Ever since I went through the worst 48 hours of my life, things have been a little distant between K, NYEBoy, and I. I mentally had to put a block out of the family drama so I could study for my tests and get the house in order for my family.
Off and on, my Mom has spent the past week talking to K about everything. Thursday night, we all finally sat down to have a big pow-wow and worked out a lot of the kinks. Although nothing is set in stone until the ink dries, I feel a bit better about the future of the stability in our household.
What it looks like, for now, is that K is moving out. I don't agree with it, but she's going to have to fall on her own ass to see how good she had things. She'll supposedly still be going to school and working full time.
A will be staying with us. We have an appointment on Monday to discuss guardianship with a lawyer because K isn't quite comfortable with the idea of a flat out relative adoption, but is strongly considering the guardianship. This is fine with us. It gives us the legal crutch we need to have to raise A on our own without having to make sure K is there to sign or whatever. In a guardianship, both parties just have to go to court to reverse the decision.
I think this is the best for everyone involved. K has spent the last several months acting out and hanging with the wrong crowd. A is getting ready to start preschool and she needs more stability regardless if her mother is going through some crisis.
I know my family reads my blog, and I would like to take this moment to tell them they can all kiss my fucking ass. I am so sick of fucking hearing about how NYEBoy and I trying to take A away from K. From fucking DAY ONE, our main priority has been about K. We've come to this point in our relationship because of SEVERAL things K has done to try to distance herself from us and her daughter, not the other way around.
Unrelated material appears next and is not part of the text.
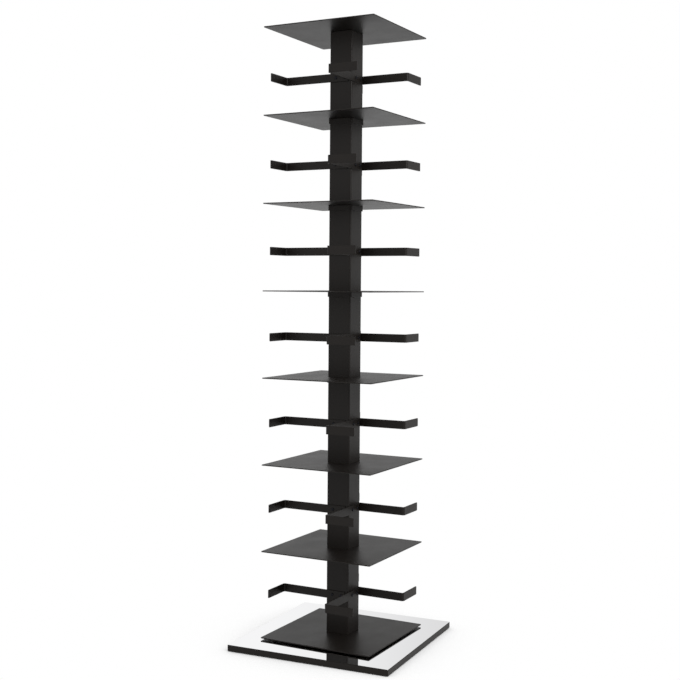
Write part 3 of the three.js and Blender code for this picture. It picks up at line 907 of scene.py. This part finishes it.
for level, side, pair in copies_at_stops(finish_mesh("screw_pair_pattern", pair_mesh)):
    pair.name = f"stop_screws_{level}_{side}"
    fit(pair, black_oxide, "black_powder_coat", "tower")


# The top plug is a steel block in the column's head with four screw holes. The top plate lies on the
# column and is held to it by four countersunk screws, flush with its face.
TOP_SCREW_SPACING = 40 * MM
TOP_SCREW_HOLE = 2.6 * MM
TOP_SCREW_HEAD = 5 * MM
TOP_EDGE = 0.2 * MM
SINK_DEPTH = 2.4 * MM
HEAD_PLAY = 0.15 * MM
TOP_SCREW_LENGTH = 12 * MM
TOP_KEY_DEPTH = 1.4 * MM

top_screw_places = square_places(TOP_SCREW_SPACING / 2)
screw_holes = [circle(TOP_SCREW_HOLE, place, HOLE_STEPS) for place in top_screw_places]
plug_bottom, plug_top = (corner.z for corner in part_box("column_top_plug"))
top_plug = slab("top_plug", rounded_square(PLUG_WIDTH, PLUG_CORNER), screw_holes,
                plug_bottom, plug_top, TOP_EDGE)
fit(top_plug, powder_coat, "black_powder_coat", "tower", "column_top_plug")

lid_bottom, lid_top = (corner.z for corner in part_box("top_plate"))
lid = slab("top_sheet", rounded_square(SHELF_WIDTH, SHELF_CORNER), screw_holes, lid_bottom, lid_top, TOP_EDGE)
for x, y in top_screw_places:
    sink = turned("countersink", [
        (0, lid_top - SINK_DEPTH),
        (TOP_SCREW_HOLE, lid_top - SINK_DEPTH),
        (TOP_SCREW_HEAD, lid_top),
        (TOP_SCREW_HEAD, lid_top + CUTTER_OVERRUN),
        (0, lid_top + CUTTER_OVERRUN),
    ], SCREW_STEPS)
    sink.location = (x, y, 0)
    machine(lid, sink)
fit(lid, powder_coat, "black_powder_coat", "tower", "top_plate")

for i, (x, y) in enumerate(top_screw_places, 1):
    screw = turned(f"top_screw_{i}", [
        (0, lid_top - TOP_SCREW_LENGTH),
        (SHANK_RADIUS, lid_top - TOP_SCREW_LENGTH),
        (SHANK_RADIUS, lid_top - SINK_DEPTH),
        (TOP_SCREW_HEAD - HEAD_PLAY, lid_top - HEAD_PLAY),
        (0, lid_top - HEAD_PLAY),
    ], SCREW_STEPS)
    machine(screw, slab("top_key", hexagon(KEY_RADIUS), [], lid_top - TOP_KEY_DEPTH,
                        lid_top + CUTTER_OVERRUN, KEY_EDGE))
    screw.location = (x, y, 0)
    fit(screw, black_oxide, "black_powder_coat", "tower")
People forget, even as much as I write in my blog, there is a ton of other shit I don't write about. I didn't write about how K has spent every single night away from her daughter for over 8 weeks. I didn't write about how K came home drunk and high on her DAUGHTER'S fucking birthday. I didn't write about when my Mom told K she could have A on the weekends that K said "but then I won't be able to go out." I didn't write about a lot of things.
K's priorities have changed over the passed few months, for whatever reason. Yes, she was a teenage mother. Yes, she's been through a lot. But you know what? This sweet baby girl needs stability. If her mother wants to go out? FINE. If her mother wants to drop out of school? FINE. If her mother wants to get drunk and high? FINE. But this baby needs STABILITY. She also needs a fighting chance at a good life, that includes a good education. At the current rate, her mother can't offer, nor will she ever be able to until she gets her priorities straight.
I'm heart broken. I'm heart broken my sister is being told by our father that I am trying to take her daughter from her. I am heart broken that our mother is having to tell her daughter to not make the same mistake she did. I am heart broken K isn't strong enough on the inside to do what's right for her and her daughter. I am heart broken I can't have the relationship with my sister I always thought I would be able to have once she got out of the situation she was in.
Alas, here we are. We're here with a 22 year old who makes bad decisions, time and time again, who has a 4 year old who needs stability and a fighting chance for a wonderful future.
Please keep us in your prayers over the next few days. Please pray God opens K's eyes to see that if she's not going to make the right decision with her future to at least care enough about her daughter to allow her to have a better life.
I never plan to keep K away from A. I just need a legal leg to prevent K from running away with A when she gets on one of these crazy moments. I need stability back in our household. I'm tired of going to bed with chest pains. I'm tired of worrying that my mother is going to kill herself because she's so depressed about her children.
I will never be A's mom. I never wanted to be, either. I just want to be her aunt. The aunt that cared about her so much she would move the moon for her.